The White-necked Heron (also known as the Pacific Heron) is commonly found throughout mainland Australia. It resides mainly in locations with freshwater and in tidal areas. These birds are carnivores and mainly eat fish, crustaceans, amphibians and insects. They are also known to feed on young freshwater rats, young ducklings and lizards.
This specimen is part of a collection of almost 200 animal specimens that were originally acquired as skins from various institutions across Australia, including the Australian Museum in Sydney and the National Museum of Victoria (known as Museums Victoria since 1983), as well as individuals such as amateur anthropologist Reynell Eveleigh Johns between 1860-1880. These skins were then mounted by members of the Burke Museum Committee and put-on display in the formal space of the Museum’s original exhibition hall where they continue to be on display. This display of taxidermy mounts initially served to instruct visitors to the Burke Museum of the natural world around them, today it serves as an insight into the collecting habits of the 19th century.
This specimen is part of a significant and rare taxidermy mount collection in the Burke Museum. This collection is scientifically and culturally important for reminding us of how science continues to shape our understanding of the modern world. They demonstrate a capacity to hold evidence of how Australia’s fauna history existed in the past and are potentially important for future environmental research.
This collection continues to be on display in the Museum and has become a key part to interpreting the collecting habits of the 19th century.
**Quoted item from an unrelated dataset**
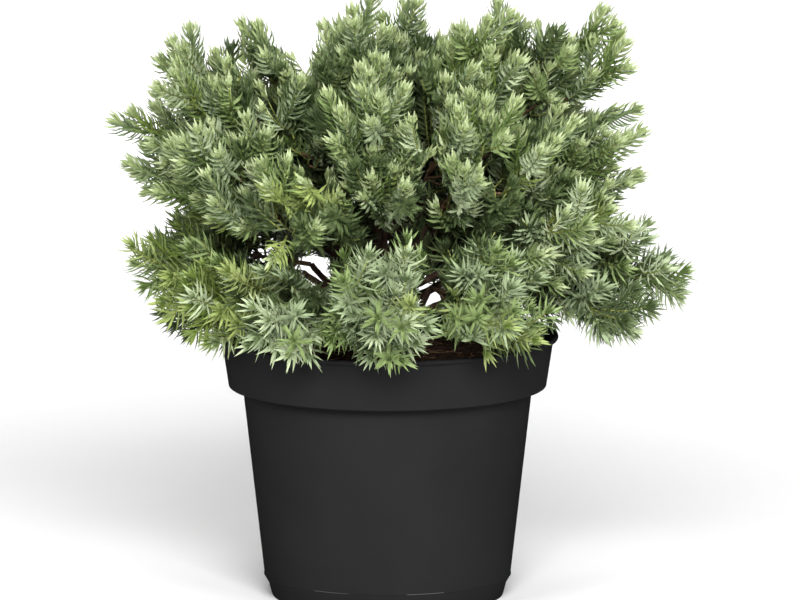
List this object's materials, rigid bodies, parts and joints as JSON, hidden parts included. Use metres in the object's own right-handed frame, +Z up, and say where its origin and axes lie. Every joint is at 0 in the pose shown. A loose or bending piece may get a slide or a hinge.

The White-Necked Heron has been stylised in a standing position on a wooden platform. It is facing forwards but looking over its left shoulder. The eyes of this specimen are made from yellow glass. The bird has long black legs and a long white neck with black spots decorating the front of the neck. The head is also white and the bill black. The front torso of the bird is cream mixed with brown plumage and the back. The rear and wings are a dark brown.